(Collected data)
** start **
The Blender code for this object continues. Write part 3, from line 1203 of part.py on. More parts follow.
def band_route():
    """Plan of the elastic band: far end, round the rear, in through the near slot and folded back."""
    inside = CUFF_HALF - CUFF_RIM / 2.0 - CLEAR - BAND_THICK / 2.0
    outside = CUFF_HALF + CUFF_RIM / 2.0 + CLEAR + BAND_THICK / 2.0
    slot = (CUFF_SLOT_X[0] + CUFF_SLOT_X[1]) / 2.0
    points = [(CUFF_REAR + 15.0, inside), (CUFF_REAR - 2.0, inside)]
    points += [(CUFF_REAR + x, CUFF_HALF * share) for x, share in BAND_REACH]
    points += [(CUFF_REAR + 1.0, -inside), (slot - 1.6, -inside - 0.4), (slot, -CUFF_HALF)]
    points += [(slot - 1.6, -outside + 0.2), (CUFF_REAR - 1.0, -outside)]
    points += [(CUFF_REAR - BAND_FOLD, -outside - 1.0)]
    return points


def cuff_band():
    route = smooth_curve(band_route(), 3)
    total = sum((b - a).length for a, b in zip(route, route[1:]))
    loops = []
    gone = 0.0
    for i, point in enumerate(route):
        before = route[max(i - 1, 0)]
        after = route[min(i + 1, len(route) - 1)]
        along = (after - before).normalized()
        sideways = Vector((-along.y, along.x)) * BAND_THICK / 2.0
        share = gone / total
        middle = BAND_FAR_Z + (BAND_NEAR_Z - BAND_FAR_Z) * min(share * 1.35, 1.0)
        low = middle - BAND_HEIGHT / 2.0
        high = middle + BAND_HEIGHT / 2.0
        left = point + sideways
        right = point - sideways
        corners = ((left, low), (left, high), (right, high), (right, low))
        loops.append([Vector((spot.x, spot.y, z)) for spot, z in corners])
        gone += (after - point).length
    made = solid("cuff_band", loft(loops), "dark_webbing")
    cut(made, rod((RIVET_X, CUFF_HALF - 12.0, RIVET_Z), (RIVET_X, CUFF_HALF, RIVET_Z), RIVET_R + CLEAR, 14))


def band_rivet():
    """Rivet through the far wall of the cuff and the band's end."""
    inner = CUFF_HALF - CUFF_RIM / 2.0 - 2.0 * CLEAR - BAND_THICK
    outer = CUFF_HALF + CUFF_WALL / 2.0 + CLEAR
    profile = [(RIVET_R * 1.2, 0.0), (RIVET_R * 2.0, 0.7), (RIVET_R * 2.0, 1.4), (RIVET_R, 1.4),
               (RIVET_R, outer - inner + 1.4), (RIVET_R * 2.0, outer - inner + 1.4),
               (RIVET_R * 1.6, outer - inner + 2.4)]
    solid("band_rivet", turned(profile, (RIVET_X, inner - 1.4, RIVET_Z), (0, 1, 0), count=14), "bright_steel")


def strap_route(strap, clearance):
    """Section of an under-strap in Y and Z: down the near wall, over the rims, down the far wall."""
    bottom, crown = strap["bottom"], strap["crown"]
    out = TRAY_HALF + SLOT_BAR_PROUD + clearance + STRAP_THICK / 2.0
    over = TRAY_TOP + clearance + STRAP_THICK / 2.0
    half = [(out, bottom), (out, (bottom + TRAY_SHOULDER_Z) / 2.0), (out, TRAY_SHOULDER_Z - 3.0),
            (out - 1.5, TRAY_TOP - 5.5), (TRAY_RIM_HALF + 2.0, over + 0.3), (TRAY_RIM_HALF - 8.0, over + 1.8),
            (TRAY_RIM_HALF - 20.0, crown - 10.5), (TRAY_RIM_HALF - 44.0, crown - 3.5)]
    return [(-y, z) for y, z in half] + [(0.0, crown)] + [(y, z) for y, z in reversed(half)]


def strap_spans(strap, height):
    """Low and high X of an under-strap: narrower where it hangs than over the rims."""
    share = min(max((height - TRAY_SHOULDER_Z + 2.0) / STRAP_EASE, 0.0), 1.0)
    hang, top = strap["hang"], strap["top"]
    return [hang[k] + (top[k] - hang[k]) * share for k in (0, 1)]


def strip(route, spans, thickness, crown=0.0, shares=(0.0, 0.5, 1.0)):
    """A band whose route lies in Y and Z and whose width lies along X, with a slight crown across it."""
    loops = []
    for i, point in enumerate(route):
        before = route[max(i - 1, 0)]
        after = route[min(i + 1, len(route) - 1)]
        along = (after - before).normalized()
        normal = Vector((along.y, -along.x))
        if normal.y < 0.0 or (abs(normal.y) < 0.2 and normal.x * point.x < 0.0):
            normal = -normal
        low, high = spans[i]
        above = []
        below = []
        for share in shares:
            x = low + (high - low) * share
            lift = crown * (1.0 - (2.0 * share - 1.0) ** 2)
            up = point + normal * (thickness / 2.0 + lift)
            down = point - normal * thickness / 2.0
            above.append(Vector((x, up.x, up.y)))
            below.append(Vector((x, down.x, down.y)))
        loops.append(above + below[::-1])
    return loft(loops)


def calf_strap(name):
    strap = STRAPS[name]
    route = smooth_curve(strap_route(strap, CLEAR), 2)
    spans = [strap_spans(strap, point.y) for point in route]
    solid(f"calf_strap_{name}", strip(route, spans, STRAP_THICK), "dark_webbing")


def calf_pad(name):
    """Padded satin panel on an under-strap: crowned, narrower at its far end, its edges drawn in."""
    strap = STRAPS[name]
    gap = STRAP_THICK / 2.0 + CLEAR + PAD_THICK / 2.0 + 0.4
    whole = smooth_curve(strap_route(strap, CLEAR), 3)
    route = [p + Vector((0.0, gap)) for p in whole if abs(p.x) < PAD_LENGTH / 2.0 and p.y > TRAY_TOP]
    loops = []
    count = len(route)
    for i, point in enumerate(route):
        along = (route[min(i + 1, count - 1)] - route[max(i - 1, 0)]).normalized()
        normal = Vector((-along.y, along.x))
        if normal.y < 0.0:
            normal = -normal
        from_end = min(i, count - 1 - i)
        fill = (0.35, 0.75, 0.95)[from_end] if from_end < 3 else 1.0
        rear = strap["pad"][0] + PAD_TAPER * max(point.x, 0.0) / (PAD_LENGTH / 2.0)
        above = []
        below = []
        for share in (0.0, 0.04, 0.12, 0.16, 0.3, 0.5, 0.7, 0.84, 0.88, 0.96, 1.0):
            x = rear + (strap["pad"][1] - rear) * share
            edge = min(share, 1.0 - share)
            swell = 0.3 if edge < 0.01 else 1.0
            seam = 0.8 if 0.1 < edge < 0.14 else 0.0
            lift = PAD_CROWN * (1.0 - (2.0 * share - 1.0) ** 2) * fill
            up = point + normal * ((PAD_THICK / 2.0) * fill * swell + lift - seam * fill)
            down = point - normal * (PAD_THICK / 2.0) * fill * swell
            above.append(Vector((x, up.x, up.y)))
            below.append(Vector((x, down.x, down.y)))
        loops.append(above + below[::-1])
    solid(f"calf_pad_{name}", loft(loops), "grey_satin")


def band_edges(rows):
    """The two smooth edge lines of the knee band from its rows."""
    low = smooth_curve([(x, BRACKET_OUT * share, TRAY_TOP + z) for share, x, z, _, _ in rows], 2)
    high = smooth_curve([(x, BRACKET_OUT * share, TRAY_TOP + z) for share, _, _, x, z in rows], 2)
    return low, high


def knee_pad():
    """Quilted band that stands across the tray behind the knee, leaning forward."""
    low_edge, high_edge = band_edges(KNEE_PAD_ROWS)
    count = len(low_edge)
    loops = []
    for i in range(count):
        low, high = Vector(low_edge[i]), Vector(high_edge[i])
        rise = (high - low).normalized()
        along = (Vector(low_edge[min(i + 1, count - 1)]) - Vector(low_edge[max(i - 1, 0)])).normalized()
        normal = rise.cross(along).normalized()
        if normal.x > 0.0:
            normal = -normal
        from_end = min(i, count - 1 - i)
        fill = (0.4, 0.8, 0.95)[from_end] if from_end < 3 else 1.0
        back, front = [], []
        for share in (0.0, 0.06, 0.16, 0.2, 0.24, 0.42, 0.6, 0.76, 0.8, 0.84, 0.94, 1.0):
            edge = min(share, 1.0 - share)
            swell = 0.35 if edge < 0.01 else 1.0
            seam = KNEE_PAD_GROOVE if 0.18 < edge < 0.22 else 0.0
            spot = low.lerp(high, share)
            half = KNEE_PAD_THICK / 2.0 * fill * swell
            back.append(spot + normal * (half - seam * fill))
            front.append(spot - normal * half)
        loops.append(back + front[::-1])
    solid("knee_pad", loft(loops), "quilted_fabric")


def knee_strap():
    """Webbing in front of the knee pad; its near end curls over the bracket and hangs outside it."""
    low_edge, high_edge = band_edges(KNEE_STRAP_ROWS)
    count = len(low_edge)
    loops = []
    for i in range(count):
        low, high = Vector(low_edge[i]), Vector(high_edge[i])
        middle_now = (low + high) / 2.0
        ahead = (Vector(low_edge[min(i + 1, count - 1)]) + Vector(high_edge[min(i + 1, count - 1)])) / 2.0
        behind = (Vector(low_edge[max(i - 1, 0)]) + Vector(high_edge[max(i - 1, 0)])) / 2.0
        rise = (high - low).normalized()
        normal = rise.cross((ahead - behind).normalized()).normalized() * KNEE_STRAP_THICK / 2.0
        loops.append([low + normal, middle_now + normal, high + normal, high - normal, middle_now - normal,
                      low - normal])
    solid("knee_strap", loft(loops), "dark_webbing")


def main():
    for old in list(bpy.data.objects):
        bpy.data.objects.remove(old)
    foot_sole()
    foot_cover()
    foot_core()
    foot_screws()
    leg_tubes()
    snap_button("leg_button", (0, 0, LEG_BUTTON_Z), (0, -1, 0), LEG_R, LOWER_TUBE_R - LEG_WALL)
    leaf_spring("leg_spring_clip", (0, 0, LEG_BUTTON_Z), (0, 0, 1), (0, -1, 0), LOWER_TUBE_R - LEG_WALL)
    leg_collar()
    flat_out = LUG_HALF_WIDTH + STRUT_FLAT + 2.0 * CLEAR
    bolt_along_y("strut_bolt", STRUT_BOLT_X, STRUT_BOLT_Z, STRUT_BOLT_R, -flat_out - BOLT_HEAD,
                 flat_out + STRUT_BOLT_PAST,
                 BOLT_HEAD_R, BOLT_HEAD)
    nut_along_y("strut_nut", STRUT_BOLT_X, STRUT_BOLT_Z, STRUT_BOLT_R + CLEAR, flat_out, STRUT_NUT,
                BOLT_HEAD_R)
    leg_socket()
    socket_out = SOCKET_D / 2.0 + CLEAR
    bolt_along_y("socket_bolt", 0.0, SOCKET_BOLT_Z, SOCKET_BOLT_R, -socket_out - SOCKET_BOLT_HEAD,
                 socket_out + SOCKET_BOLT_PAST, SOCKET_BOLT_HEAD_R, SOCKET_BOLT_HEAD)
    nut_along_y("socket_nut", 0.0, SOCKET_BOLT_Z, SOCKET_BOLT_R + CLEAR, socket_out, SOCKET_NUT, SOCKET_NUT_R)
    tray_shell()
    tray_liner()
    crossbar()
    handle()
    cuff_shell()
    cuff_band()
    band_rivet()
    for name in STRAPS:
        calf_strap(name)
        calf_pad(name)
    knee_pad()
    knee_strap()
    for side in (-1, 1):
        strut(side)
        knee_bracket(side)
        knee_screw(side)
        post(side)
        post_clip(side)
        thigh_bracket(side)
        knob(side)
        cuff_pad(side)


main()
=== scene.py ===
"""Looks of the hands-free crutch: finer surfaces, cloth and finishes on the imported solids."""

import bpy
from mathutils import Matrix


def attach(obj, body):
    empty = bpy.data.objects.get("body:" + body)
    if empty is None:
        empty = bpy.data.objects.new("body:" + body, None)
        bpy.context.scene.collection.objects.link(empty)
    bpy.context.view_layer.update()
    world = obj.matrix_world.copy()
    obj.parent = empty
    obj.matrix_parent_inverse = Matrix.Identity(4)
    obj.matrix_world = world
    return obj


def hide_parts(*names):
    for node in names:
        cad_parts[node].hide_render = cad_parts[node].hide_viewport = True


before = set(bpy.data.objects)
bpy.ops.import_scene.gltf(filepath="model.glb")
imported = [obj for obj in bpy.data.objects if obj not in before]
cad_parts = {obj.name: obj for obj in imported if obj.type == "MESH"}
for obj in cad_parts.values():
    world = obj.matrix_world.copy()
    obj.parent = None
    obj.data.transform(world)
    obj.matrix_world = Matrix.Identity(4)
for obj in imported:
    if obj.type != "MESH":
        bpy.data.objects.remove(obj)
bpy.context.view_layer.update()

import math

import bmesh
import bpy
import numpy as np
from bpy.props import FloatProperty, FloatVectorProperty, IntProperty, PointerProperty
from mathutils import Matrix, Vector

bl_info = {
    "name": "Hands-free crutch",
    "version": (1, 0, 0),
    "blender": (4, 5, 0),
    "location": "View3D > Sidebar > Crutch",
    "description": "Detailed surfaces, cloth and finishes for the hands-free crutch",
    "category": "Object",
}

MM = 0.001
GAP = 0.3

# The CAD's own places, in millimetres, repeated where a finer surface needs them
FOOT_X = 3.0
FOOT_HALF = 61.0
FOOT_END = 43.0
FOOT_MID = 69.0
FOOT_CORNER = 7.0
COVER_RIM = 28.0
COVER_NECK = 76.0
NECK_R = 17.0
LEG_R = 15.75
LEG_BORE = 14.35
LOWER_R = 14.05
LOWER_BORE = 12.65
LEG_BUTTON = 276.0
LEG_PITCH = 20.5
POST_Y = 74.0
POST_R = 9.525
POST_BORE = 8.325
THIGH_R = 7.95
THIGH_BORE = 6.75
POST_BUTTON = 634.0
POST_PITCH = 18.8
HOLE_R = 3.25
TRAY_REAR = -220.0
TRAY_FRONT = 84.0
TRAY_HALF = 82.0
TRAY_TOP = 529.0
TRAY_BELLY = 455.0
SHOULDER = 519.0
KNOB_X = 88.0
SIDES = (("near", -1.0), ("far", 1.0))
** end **
** start **
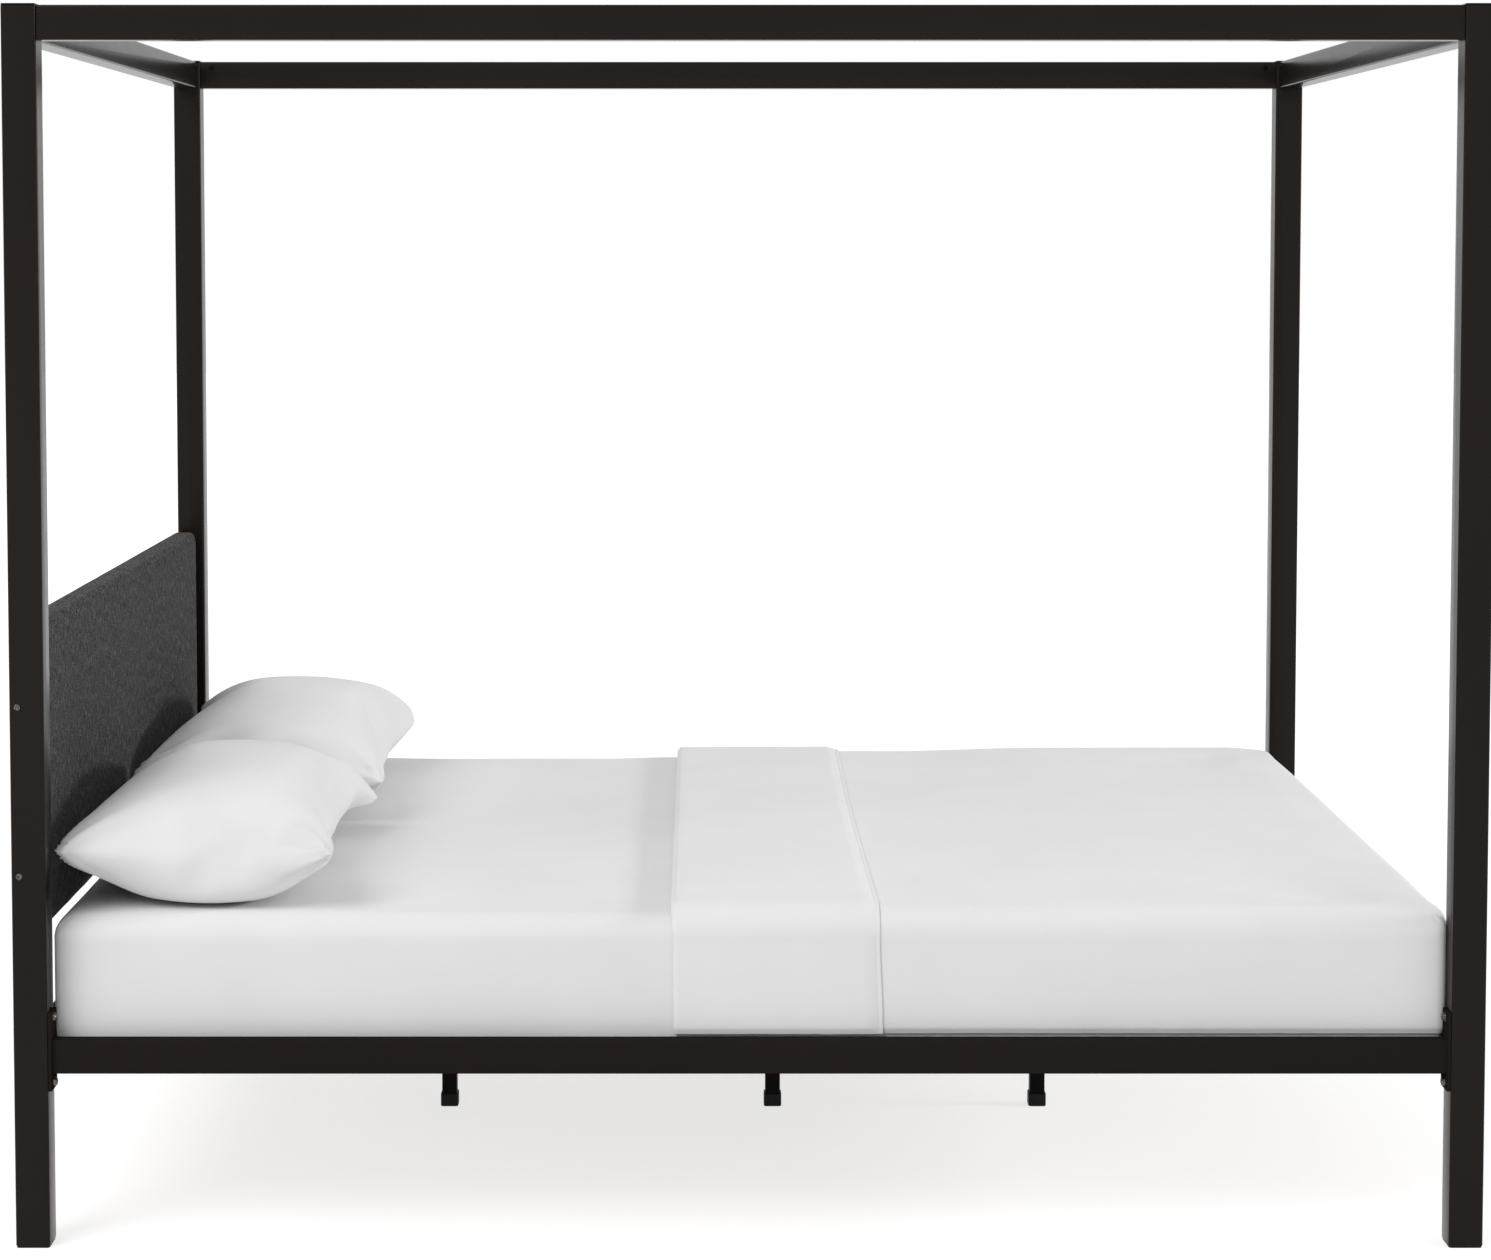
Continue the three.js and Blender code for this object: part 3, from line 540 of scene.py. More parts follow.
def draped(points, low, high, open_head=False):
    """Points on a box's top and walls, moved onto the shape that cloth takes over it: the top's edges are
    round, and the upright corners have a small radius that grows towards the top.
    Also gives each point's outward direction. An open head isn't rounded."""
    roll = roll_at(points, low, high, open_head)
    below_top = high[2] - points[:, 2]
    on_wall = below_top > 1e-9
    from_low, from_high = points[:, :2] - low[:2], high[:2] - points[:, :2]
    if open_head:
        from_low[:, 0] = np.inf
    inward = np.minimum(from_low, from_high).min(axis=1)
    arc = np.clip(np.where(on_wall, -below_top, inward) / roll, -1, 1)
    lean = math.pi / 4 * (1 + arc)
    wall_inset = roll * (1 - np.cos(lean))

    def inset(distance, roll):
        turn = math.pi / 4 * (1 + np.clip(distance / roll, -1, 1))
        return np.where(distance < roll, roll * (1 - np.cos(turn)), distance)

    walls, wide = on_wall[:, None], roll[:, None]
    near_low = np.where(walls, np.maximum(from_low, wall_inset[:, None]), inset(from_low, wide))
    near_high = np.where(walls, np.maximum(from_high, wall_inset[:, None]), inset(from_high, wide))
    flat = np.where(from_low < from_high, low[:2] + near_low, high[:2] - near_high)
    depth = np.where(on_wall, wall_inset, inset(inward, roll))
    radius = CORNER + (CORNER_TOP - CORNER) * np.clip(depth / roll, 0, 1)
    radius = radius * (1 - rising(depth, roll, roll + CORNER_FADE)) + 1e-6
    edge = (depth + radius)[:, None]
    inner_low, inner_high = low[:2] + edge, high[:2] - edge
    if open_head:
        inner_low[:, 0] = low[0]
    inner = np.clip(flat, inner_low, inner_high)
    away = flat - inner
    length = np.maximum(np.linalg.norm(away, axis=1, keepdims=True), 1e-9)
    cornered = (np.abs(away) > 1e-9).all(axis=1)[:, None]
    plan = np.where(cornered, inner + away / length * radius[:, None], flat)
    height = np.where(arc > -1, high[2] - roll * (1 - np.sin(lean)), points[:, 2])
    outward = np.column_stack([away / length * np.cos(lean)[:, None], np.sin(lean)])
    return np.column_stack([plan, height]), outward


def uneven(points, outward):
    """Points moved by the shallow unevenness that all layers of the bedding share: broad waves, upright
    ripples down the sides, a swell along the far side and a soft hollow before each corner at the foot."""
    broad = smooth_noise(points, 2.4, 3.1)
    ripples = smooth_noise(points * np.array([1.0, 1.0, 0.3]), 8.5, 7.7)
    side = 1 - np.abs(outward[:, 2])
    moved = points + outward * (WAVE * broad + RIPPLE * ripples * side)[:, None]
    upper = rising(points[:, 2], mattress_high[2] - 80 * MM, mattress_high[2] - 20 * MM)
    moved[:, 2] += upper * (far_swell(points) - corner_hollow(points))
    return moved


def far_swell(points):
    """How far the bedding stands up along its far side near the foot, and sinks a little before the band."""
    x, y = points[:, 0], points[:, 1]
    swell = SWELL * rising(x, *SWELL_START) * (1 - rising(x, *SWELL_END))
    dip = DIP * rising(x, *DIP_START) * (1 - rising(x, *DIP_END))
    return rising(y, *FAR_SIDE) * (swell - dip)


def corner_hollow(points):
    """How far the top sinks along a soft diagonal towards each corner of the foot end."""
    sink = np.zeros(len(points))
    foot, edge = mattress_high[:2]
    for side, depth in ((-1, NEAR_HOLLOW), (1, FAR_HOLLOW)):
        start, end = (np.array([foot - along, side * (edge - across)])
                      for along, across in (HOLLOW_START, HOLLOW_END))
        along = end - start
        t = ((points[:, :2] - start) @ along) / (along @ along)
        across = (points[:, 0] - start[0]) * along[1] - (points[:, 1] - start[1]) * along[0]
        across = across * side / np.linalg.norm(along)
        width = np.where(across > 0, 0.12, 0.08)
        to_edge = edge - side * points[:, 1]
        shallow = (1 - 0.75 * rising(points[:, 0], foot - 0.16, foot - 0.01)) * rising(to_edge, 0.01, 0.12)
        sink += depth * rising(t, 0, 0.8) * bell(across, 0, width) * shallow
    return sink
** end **
WHAT YOU ARE ASKED TO DO =
Write out each line exactly as it appears, from the line with "post_clip(side)" up to and including the line with "obj.parent = empty".

THE ANSWER =
        post_clip(side)
        thigh_bracket(side)
        knob(side)
        cuff_pad(side)


main()
=== scene.py ===
"""Looks of the hands-free crutch: finer surfaces, cloth and finishes on the imported solids."""

import bpy
from mathutils import Matrix


def attach(obj, body):
    empty = bpy.data.objects.get("body:" + body)
    if empty is None:
        empty = bpy.data.objects.new("body:" + body, None)
        bpy.context.scene.collection.objects.link(empty)
    bpy.context.view_layer.update()
    world = obj.matrix_world.copy()
    obj.parent = empty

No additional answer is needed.